Raw data
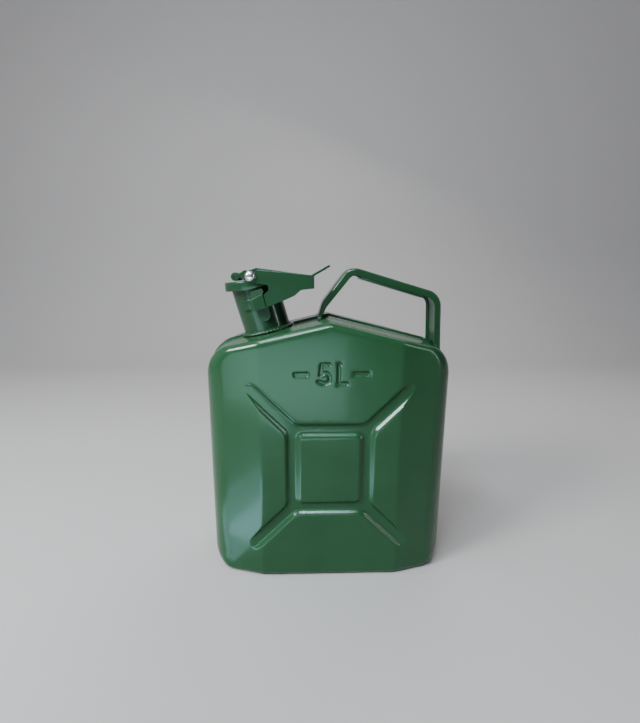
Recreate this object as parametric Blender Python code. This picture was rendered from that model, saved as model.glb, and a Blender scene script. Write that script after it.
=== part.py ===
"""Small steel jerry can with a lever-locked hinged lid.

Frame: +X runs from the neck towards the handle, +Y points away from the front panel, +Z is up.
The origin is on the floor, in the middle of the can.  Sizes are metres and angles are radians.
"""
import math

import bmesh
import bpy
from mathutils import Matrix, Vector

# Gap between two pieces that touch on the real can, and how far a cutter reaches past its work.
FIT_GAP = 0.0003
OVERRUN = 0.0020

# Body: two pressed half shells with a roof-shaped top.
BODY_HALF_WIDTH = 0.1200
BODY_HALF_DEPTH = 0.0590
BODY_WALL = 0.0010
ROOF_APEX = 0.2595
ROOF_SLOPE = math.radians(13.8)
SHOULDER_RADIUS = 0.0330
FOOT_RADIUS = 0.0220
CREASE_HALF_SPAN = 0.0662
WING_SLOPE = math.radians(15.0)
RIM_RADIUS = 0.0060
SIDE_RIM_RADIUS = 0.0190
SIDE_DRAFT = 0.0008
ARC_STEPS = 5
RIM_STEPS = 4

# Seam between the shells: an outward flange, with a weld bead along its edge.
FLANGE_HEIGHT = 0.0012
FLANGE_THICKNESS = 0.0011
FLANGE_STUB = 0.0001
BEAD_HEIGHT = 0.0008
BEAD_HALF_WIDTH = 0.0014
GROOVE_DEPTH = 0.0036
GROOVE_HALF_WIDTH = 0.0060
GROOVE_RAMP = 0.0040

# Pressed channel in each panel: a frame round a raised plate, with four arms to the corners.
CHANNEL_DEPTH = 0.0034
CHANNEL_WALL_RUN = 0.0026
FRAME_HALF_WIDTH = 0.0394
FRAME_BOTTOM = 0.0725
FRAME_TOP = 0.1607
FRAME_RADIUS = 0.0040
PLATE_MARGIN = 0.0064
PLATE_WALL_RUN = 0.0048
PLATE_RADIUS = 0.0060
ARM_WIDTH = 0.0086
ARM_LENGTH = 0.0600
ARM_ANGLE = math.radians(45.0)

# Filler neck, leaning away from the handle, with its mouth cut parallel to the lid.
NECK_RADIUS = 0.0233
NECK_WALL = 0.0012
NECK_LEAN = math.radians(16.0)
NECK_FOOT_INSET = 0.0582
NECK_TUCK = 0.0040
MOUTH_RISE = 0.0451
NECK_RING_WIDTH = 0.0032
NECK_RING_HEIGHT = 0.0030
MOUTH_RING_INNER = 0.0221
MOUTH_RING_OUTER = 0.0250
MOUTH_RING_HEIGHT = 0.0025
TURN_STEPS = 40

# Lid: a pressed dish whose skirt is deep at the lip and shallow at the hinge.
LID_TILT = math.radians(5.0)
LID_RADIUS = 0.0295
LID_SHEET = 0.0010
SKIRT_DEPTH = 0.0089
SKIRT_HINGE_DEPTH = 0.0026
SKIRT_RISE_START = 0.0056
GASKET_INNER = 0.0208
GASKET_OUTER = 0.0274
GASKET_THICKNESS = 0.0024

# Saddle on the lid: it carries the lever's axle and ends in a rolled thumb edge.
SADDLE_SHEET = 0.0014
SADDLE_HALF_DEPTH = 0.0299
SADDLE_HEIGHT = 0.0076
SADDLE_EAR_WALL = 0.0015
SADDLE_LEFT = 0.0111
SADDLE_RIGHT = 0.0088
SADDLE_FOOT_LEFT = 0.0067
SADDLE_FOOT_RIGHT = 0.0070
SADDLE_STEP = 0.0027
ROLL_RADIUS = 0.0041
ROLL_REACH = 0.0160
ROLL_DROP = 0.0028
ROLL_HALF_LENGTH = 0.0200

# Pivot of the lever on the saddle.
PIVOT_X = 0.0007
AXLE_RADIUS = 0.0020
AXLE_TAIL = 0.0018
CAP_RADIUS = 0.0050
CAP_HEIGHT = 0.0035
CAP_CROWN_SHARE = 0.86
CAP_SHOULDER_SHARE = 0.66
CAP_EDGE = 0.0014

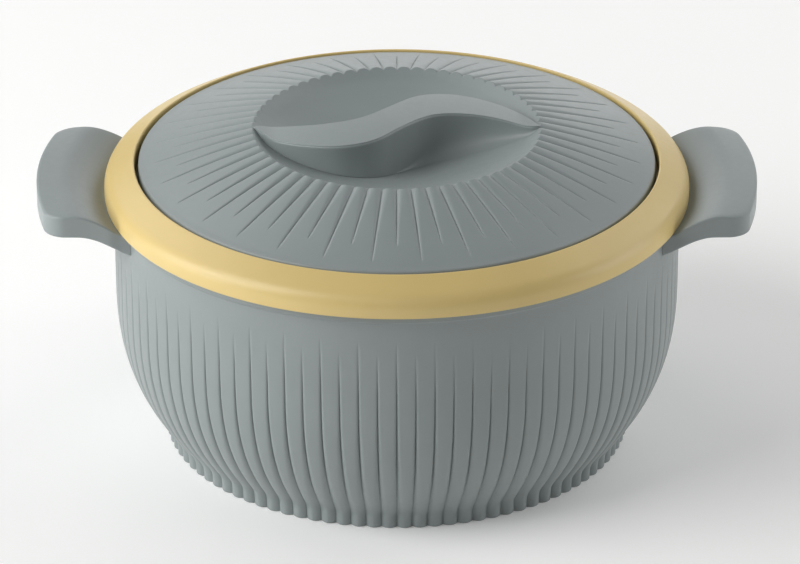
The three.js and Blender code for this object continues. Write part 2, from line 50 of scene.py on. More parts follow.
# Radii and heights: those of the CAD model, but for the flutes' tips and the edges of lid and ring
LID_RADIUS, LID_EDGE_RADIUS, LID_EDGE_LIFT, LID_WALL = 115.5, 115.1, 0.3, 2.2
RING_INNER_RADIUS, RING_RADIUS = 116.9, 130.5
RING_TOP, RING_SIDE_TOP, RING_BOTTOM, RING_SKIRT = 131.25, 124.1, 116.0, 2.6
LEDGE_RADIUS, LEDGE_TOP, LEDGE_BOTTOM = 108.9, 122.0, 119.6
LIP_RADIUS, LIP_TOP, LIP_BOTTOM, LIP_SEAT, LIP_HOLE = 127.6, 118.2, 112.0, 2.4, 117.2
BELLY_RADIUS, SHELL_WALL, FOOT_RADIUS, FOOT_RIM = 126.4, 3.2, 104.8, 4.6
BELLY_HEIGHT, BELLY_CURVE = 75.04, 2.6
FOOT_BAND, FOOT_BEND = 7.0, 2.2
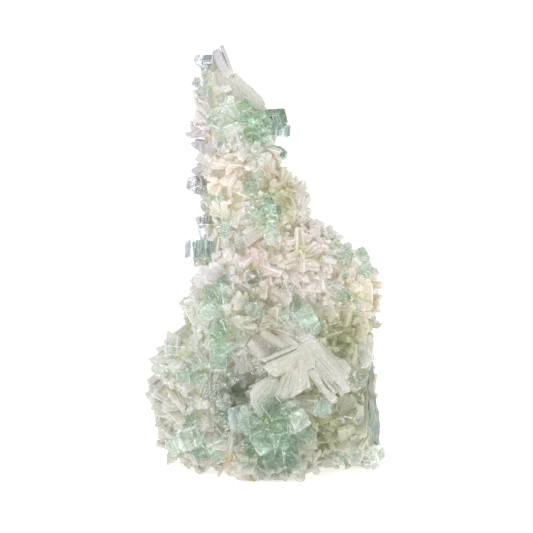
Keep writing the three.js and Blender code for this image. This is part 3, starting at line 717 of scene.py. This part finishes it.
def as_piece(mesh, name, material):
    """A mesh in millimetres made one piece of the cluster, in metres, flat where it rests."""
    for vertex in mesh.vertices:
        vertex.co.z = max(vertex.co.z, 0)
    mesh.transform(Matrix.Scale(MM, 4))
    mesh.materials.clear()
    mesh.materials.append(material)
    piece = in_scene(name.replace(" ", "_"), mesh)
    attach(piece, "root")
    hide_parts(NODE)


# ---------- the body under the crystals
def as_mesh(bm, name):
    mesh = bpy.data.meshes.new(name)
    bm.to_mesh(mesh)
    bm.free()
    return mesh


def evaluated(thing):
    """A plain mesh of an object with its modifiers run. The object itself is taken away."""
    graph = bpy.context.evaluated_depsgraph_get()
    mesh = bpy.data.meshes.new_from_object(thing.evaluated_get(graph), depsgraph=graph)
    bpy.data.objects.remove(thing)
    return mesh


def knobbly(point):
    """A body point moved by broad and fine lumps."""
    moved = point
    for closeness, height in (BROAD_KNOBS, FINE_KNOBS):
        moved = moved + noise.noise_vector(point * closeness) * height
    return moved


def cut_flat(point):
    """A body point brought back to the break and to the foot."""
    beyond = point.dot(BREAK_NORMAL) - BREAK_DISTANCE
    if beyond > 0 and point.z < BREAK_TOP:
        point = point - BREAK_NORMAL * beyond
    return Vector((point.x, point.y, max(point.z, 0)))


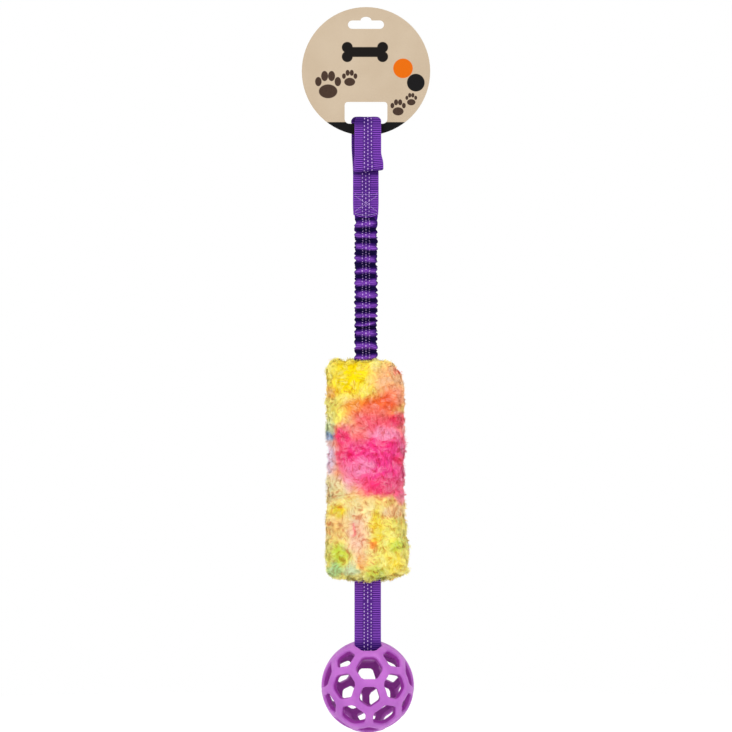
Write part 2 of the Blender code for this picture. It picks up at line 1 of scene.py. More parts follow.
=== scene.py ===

What to produce
Write the lines out verbatim, from the one with "Write part 2 of" through the last line of the entries, and stop there.

Solution to this problem
Write part 2 of the Blender code for this picture. It picks up at line 1 of scene.py. More parts follow.
=== scene.py ===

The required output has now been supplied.